In December I flew to San Pedro de Atacama a second time (first time see San Pedro de Atacama) to cross the border to Bolivia and do a tour to the Salar de Uyuni. All the agencies in San Pedro offer those three to four day tours. When I booked the tour I had not known that this was going to be the most impressive and beautiful place I have ever been to.
I was picked up in my hostel in the morning and brought to a place where the whole group had breakfast. Then we drove towards the Bolivian border where it took us ages to to get the stamp in the passport and enter the country.
After crossing the boarder we were picked up by a Bolivian tour guide in his Jeep. Our first stops were several lakes with stunning landscapes in the Bolivian part of the Atacama Desert.
The next stop were the Geysers Sol de la Mañana and the Laguna Colorada. The lake has its name because the minerals in the water give several colours to it.
On the first day we drove up to a peak of 4.800 m above sea level. Walking, talking and anything I did would make me feel exhausted immediately.
Then we continued to the Arbol de Piedra (engl.: stone tree) before we drove to our accommodation for that night. The formation and structure of the 7 m high stone tree are due to strong winds that blow sand onto it.
We stayed with a Bolivian family in Villa Mar (4.000 m above sea level) in basic housing and they cooked dinner for us. Even tough I was extremely tired from the whole day I had problems sleeping. That was certainly because of the altitude. I was lucky to not feel worse considering all the horror stories I have heard from others who did this tour. Some even say that this was the worst night of their lives. From having palpitation to not being able to breath, from stomach sickness to dizziness and headache. The altitude can have extreme effects on the body. Being in a desert with no cell phone reception, hours away from civilisation doesn’t make this better. But I don’t want to scare anyone – most of the people are doing fine.
After a bit of sleep we got up to have breakfast and continued our tour.
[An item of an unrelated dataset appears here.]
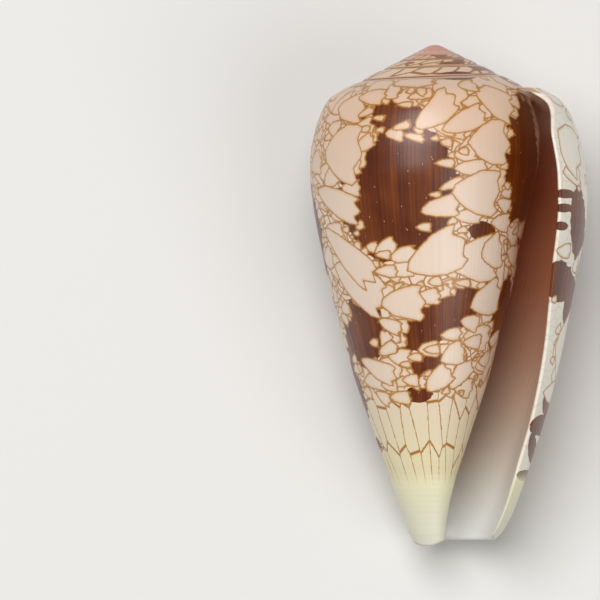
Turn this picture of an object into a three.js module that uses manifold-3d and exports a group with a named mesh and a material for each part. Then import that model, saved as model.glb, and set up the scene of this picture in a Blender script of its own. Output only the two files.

We visited more beautiful places such as Laguna Negra and Anaconda Canyon. At the end of the day we were going to sleep in a salt hostel – a hostel where basically everything is made of salt.
Finally, the day had come where we got to see the attraction why we all had booked this tour – the Salar de Uyuni. Quite sleepy we started driving at 4:30 in the morning towards the salt flats for about one hour. I was almost falling asleep in the car when I suddenly saw something red at the horizon. As we kept driving the reddish-orange area got bigger and more beautiful. We stopped at some point to get out of the car and we couldn’t believe our eyes. It was the most impressive natural wonder I have ever seen.
As it had rained the night before, the whole salt desert acted as a mirror and reflected the sunrise. No, this is not photoshopped. Standing in this seemingly endless mirror, surrounded by the colours of the sunrise in the middle of nowhere was so magical I can’t even put it into words.
After watching the breathtaking sunrise we drove to a little “island” on the salt flats called Isla Incahuasi. The island is like a little hill full of cactus. It felt like we were in a fantasy world because no-one of us has ever seen something like this before.
And then we drove to a part of the salt flats where it hasn’t rained so we got to see them without the mirror effect as well. That’s the part where everyone does those perspective pictures.
We left the salt flats and drove to the town Uyuni. This was the end of the tour. In Uyuni we had to wait a few hours for our transport back to the Chilean border. I still couldn’t believe how amazing this whole trip was and I highly recommend it to everyone.
- Get used to the altitude first! Stay a couple of days in an elevated place so your body gets used to it.
- Book the tour with a company where the altitude of the accommodation of the first night is around 4.000 m above sea level (e.g. Villa Mar). Some agencies work with accommodations that are elevated up to 4.800 m above sea level. The higher you are, the more likely you will get altitude sickness.
- Be prepared that you have to pay if you want to shower.
- Bring waterproof shoes in case it rains on the salt flats (or flip flops, but that might get a bit fresh).
- Go during rainy season. It’s more likely that you’ll see the salt flats acting as a mirror.
- Buy coca leaves before you go. They are legal in Chile and Bolivia and chewing them helps against altitude sickness.
The problem with the altitude is that you don’t really know before if you’ll get sick or not. For this trip the best is to stay in San Pedro de Atacama (Chile) a few days before to adjust to the altitude.
One woman of our group got such a severe altitude sickness that she couldn’t enjoy the trip and didn’t even leave the car anymore. She wanted to go to the hospital in the first night but she couldn’t – there’s neither transportation to the next town nor cell phone reception. If there’s a real emergency you can order a private taxi but it will cost around 500€. When we arrived in Uyuni she went to the hospital straight away and stayed there for a night.
I didn’t have time to adjust to the altitude before the tour. I arrived to San Pedro de Atacama at night and the next morning I left to Bolivia. This is not recommended to anyone who has never been in such altitudes before. Everybody reacts differently and luckily I didn’t have any problems. But I was in high altitudes in Peru before so maybe my body got used to it there.